PAPUA – Menyikapi dua arus pendapat menyangkut penjadwalan ulang Muktamar ke-34 NU yang cenderung makin meruncing, PWNU Papua turut buka suara. Menyusul rencana Rapat Harian Syuriyah – Tanfidziyah pada Selasa (7/12) esok, mereka berharap PBNU segera menemukan kata mufakat terkait waktu pelaksanaan Muktamar.

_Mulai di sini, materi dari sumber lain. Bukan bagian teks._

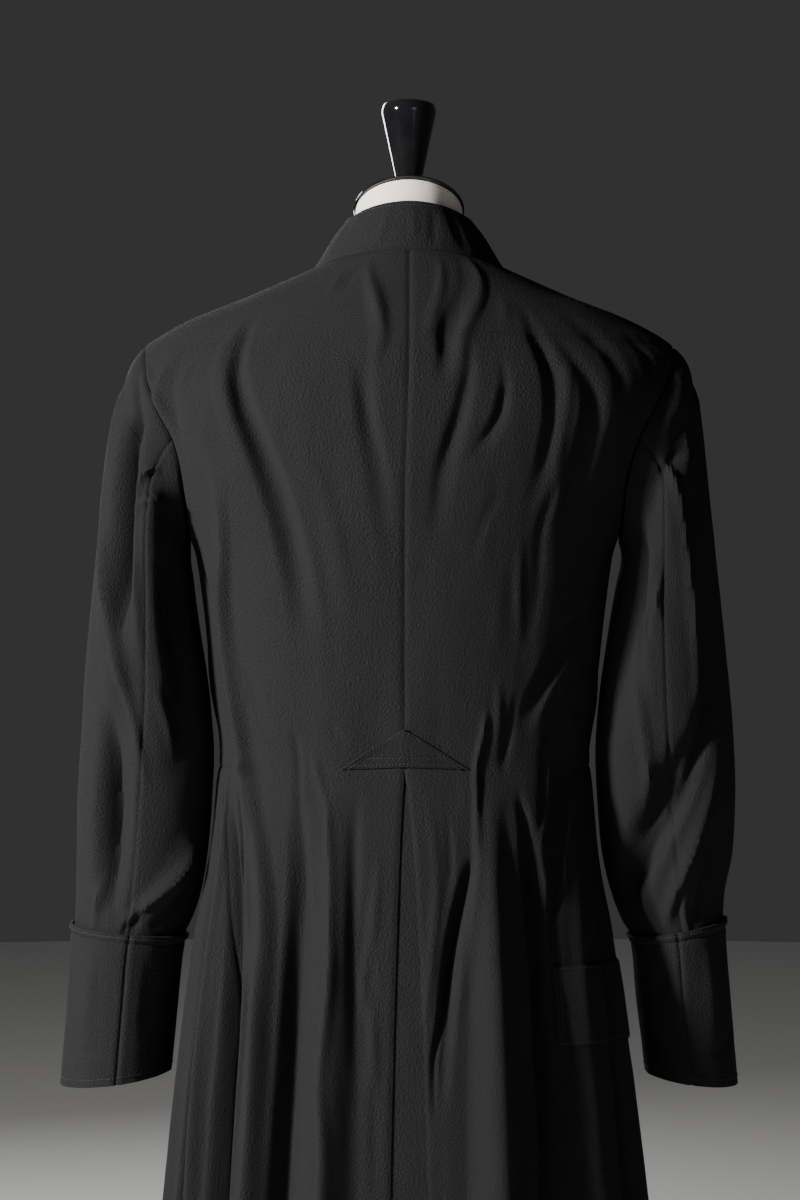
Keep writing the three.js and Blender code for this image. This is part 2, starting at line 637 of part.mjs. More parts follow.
function addSleeve(end, side, table, folds) {
  const surface = sleeveSurface(side, table, folds);
  const pieces = { upper: [-135, 90], under: [90, 225] };
  for (const [piece, [from, to]] of Object.entries(pieces)) {
    const cells = (to - from) / ARM_STEP;
    const place = (i, j) => [SLEEVE_STATIONS[j], from + i * ARM_STEP];
    add(`sleeve_${piece}_${end}`, panelGeometry(surface, place, cells, SLEEVE_STATIONS.length, WALL), cloth);
  }
  const turns = Array.from({ length: 360 / ARM_STEP }, (_, i) => i * ARM_STEP);
  const layer = (out) => CUFF_STATIONS.map((along) => turns.map((around) => surface(along, around, out)));
  add(`cuff_${end}`, wallGeometry(layer(LAYER_GAP + CUFF_WALL), layer(LAYER_GAP), true), cloth);
}

// Plain domed buttons down the centre front, on the left front's lap
function addButtons() {
  const profile = BUTTON_PROFILE.map(([across, up]) => (
    new THREE.Vector2(BUTTON.radius * across, BUTTON.height * up)
  ));
  for (let k = 0; k < BUTTON.count; k += 1) {
    const level = BUTTON.top - k * BUTTON.pitch;
    const mesh = add(`button_${k + 1}`, new THREE.LatheGeometry(profile, BUTTON.sides), horn);
    const normal = bodyNormal(180, level);
    mesh.position.copy(onPiece(frontPlace(1), allLevels, FRONT_CELLS, level, LAYER_GAP));
    mesh.quaternion.setFromUnitVectors(new THREE.Vector3(0, 1, 0), normal);
  }
}

// A closed solid through rings of points, with flat or slanted ends
function ringSolid(rings) {
  const count = rings[0].length;
  const points = rings.flat();
  const middle = (ring) => ring.reduce((sum, p) => sum.add(p), new THREE.Vector3()).divideScalar(ring.length);
  const faces = [];
  for (let j = 0; j < rings.length - 1; j += 1) {
    for (let i = 0; i < count; i += 1) {
      const next = (i + 1) % count;
      faces.push(j * count + i, j * count + next, (j + 1) * count + next);
      faces.push(j * count + i, (j + 1) * count + next, (j + 1) * count + i);
    }
  }
  const foot = points.push(middle(rings[0])) - 1;
  const head = points.push(middle(rings[rings.length - 1])) - 1;
  const top = (rings.length - 1) * count;
  for (let i = 0; i < count; i += 1) {
    const next = (i + 1) % count;
    faces.push(next, i, foot);
    faces.push(top + i, top + next, head);
  }
  return solidGeometry(points, faces);
}

function ringOf(surface) {
  const points = [];
  for (let degrees = -180; degrees < 180; degrees += 12) points.push(surface(degrees));
  return points;
}

// A ring of the form's neck, in a plane that slopes down to the front
function neckRing(shape, out = 0, up = 0) {
  const { halfWidth, back, front, height, lean } = shape;
  const sizes = { halfWidth: halfWidth + out, back: back + out, front: front + out };
  const outline = { ...sizes, exponent: 2, rise: 0, drop: 0 };
  return ringOf((degrees) => {
    const point = section(degrees, height, outline);
    point.z += lean * point.y + up;
    return point;
  });
}

// The form inside the coat: the coat's own sections, in by the wall and a gap
function addForm() {
  const lowLevels = [FORM_FOOT, 860, 920, 980, 1028, 1090, 1160, 1230, 1280];
  const formLevels = [...lowLevels, 1320, 1350, 1370, 1385, 1396, 1408, 1424, NECK];
  const rings = formLevels.map((height) => ringOf((degrees) => {
    const aside = Math.abs(Math.sin(radians(degrees))) ** 3;
    const gap = THREE.MathUtils.lerp(column(FORM_GAPS, height, 1), column(FORM_GAPS, height, 2), aside);
    return smoothBody(degrees, height).addScaledVector(bodyNormal(degrees, height), -WALL - gap);
  }));
  rings[0].forEach((point) => point.setZ(FORM_FOOT));
  rings.push(neckRing(NECK_MIDDLE));
  rings.push(neckRing(NECK_TOP));
  add('form_torso', ringSolid(rings), jersey);
  const cap = [neckRing(NECK_TOP, CAP.out, SEAM_GAP), neckRing(NECK_TOP, CAP.out, SEAM_GAP + CAP.height)];
  add('neck_cap', ringSolid(cap), gloss);
}

function lathe(profile, segments) {
  const outline = profile.map(([radius, height]) => new THREE.Vector2(radius, height));
  return new THREE.LatheGeometry(outline, segments).rotateX(Math.PI / 2);
}

function addStand() {
  const { top, widest, radius, waist, foot, stem } = FINIAL;
  const seat = NECK_TOP.height + SEAM_GAP * 2 + CAP.height + FINIAL.over;
  const dome = FINIAL_DOME.map(([share, drop]) => [radius * share, top - drop]);
  const finial = [[0, seat], [foot, seat], [waist, seat + stem], [radius, widest], ...dome];
  add('finial', lathe(finial, FINIAL.sides), gloss);
  const head = FORM_FOOT - SEAM_GAP;
  const heel = POLE.foot + SEAM_GAP;
  add('pole', lathe([[0, heel], [POLE.radius, heel], [POLE.radius, head], [0, head]], POLE.sides), steel);
  const base = [[0, 0], [BASE.radius, 0], [BASE.radius, BASE.rim], [BASE.hub, BASE.height], [0, BASE.height]];
  add('base', lathe(base, BASE.sides), gloss);
}

addBack('back_left', LEFT);
addBack('back_right', RIGHT);
addUnderlay();
addStay('stay_left', LEFT);
addStay('stay_right', RIGHT);
addSideBody('side_body_left', LEFT);
addSideBody('side_body_right', RIGHT);
addSideSkirt('skirt_side_left', LEFT);
addSideSkirt('skirt_side_right', RIGHT);
addHipBand();
addFront('front_left', 1, FRONT_CELLS + LAP_CELLS);
addFront('front_right', -1, FRONT_CELLS);
addCollar();
addSleeve('left', 1, SLEEVE_LEFT, SLEEVE_FOLDS_LEFT);
addSleeve('right', -1, SLEEVE_RIGHT, SLEEVE_FOLDS_RIGHT);
addButtons();
addForm();
addStand();

export default part;
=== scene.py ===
import math

import bmesh
import bpy
import numpy as np
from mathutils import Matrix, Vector


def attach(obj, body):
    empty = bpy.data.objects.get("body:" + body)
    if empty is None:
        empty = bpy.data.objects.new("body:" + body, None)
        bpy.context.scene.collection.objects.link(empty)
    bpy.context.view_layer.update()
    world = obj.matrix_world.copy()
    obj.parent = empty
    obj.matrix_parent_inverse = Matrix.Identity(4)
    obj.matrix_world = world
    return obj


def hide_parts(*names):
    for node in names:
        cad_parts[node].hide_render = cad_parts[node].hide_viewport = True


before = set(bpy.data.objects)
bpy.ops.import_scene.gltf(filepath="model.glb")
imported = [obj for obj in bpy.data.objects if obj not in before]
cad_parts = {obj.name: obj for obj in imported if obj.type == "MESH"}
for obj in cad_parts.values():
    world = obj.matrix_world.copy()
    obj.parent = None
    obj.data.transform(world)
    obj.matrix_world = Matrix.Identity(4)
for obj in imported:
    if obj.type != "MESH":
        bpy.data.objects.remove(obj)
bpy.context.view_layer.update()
print("frame loaded:", len(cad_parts), "nodes")

# The coat's own surface, in metres: its back is towards +Y, the wearer's left towards +X.
# Columns: height at the side, half-width, depth to the back, depth to the front,
# exponent of the superellipse, rise at the centre back, drop at the centre front
bodySections = [
    (0.24, 0.25, 0.182, 0.188, 2.15, 0, 0),
    (0.45, 0.226, 0.164, 0.172, 2.15, 0, 0),
    (0.65, 0.204, 0.148, 0.156, 2.15, 0, 0),
    (0.802, 0.187, 0.134, 0.145, 2.15, 0, 0),
    (0.874, 0.176, 0.125, 0.138, 2.15, 0, 0),
    (0.952, 0.163, 0.112, 0.128, 2.15, 0, 0),
    (1.001, 0.16, 0.099, 0.121, 2.15, 0, 0),
    (1.028, 0.1575, 0.094, 0.118, 2.15, 0, 0),
    (1.088, 0.1635, 0.098, 0.122, 2.15, 0, 0),
    (1.196, 0.177, 0.112, 0.138, 2.15, 0, 0),
    (1.222, 0.186, 0.1155, 0.14, 2.15, 0, 0.001),
    (1.245, 0.195, 0.118, 0.141, 2.15, 0, 0.002),
    (1.27, 0.205, 0.12, 0.1405, 2.18, 0.0005, 0.005),
    (1.301, 0.217, 0.121, 0.138, 2.2, 0.001, 0.01),
    (1.325, 0.228, 0.1195, 0.131, 2.08, 0.0023, 0.016),
    (1.345, 0.234, 0.117, 0.122, 1.9, 0.0034, 0.0215),
    (1.36, 0.233, 0.1125, 0.1155, 1.73, 0.0042, 0.0255),
    (1.375, 0.2244, 0.107, 0.1085, 1.6, 0.005, 0.03),
    (1.388, 0.205, 0.101, 0.1025, 1.6, 0.006, 0.033),
    (1.4, 0.181, 0.094, 0.0965, 1.64, 0.0073, 0.0365),
    (1.414, 0.144, 0.085, 0.0885, 1.72, 0.0087, 0.04),
    (1.428, 0.11, 0.076, 0.0805, 1.85, 0.0097, 0.0427),
    (1.44, 0.081, 0.066, 0.072, 2, 0.0105, 0.045),
]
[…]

“Yang terpenting dasar hukum rapat ini yang sesuai putusan Munas-Konbes ya. Bahwa jika waktu Muktamar berubah karena suatu kondisi, maka perubahan keputusannya diserahkan kepada PBNU. Saya kira kita semua harus mengacu pada itu,” kata Ketua PWNU Dr. H Toni Wanggai saat dihubungi, Sabtu siang, 4 Desember 2021.
Lebih lanjut anggota Majelis Rakyat Papua ini juga menyerukan agar penentuan waktu hajatan Muktamar selayaknya juga tidak mengabaikan even besar lainnya yaitu Natal dan Tahun Baru. Sebagai organisasi yang dikenal dengan sikap tasamuh dan toleransinya yang tinggi terhadap minoritas, menurutnya, sudah sepatutnya NU menghormati perayaan hari besar agama sahabat.
“Kami di Papua ini minoritas. Tapi kami punya tradisi ya, untuk menghormati Natal kami selalu hadir silaturrahmi, kami juga saling menjaga rumah ibadah,” urainya.
Toni meyakini, sejumlah pengurus NU di wilayah yang lain juga memiliki tradisi yang sama. Tradisi menjaga rumah ibadah agama sahabat, tradisi anjangsana, termasuk bagaimana menjaga kenyamanan dan keamanan mereka ketika melaksanakan puncak malam kudus, sudah sejak lama menjadi bagian dari ekspresi sikap toleran sesama anak bangsa.
Lebih kanjut, melihat tren gelombang ketiga Covid-19 dengan varian baru Omicron yang mulai dikonfirmasi penyebarannya di sejumlah negara, Toni berpendapat, penundaan Muktamar ke-34 NU sampai awal tahun 2022 jauh lebih aman dan maslahat.
“Sampai awal Januari 2022 nanti kita dan dunia kan menghadapi tren gelombang ketiga. Sahabat kita Nasrani yang punya even besar aja taat PPKM kok masak kita enggak,” tandasnya.
Sebagai kader NU yang terbiasa hidup ditengah-tengah perbedaan, Toni berharap Muktamar ke-34 NU nanti juga bisa dihadiri oleh sahabat-sahabat dari tokoh perwakilan lintas agama. Ini menurutnya penting untuk meneguhkan jati diri NU sebagai ormas terbesar yang bisa diteladani dalam hal moderasi dan toleransi bergama.